Re variation of type-high in different countries, may I offer a suggestion if trying to mix type of varying standards?
When we changed from hot metal to cold type, and came to a problem, the production manager said: There must be a way.
Sometimes it took a few hours of thought to find that solution, but later the production managers in various places sometimes conferred over problems.
For differing type-high standards, one way is to put some packing under some of the type to lift it to the same as other type [shim metal?]; some presses would need adjustment? There is a more drastic solution, but that’s as much as I am prepared to say; I don’t want a posse from some foreign country chasing me to tar-and-feather.

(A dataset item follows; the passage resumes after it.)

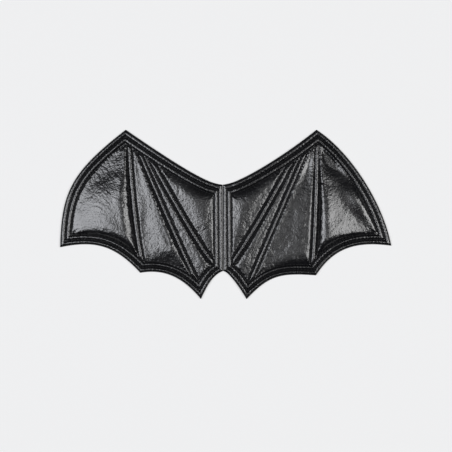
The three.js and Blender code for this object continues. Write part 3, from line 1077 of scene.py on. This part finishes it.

We know how the gauge of rail track was decided for standards gauge,. does anyone know how the usual type-high standard .918 was chosen?

Alan.

I have worked with Anglo-American and continental European type heights together in several years now. The difference is approx 0,2 mm – so a piece of paper under the Anglo-American type and they fit my European standard type height. No problems!
If there is a little problem, it’s with the spacing material. But as long as you don’t mix the different material up it works.
Handandeyefoundry: Wow GBP 10 for making a mat sounds goooood :-). I’m looking forward to seeing a complete list of typefaces. Could be interested in some Centaur and Arrighi in 10 and 14 pt. (maybe 24 pt :-)
Gott grüß die Kunst
Jens

Jens: Well, some good news there: we do already have Centaur & Arrighi in 10pt, but that’s all. We can *probably* hire the matrices for display sizes (14-72pt), but there’s a £100 charge for that (and, to reassure you, we don’t charge a mark-up on the hire costs). Roman and italic are a separate set of mats in that case, though.

If there’s enough interest, we’d be very happy to split the matrix hire cost between anyone who wanted the type.

And yep, £10 per mat is a bit of a bargain :) Works out expensive for an entire die case, of course, but very useful when you just need an accent or two.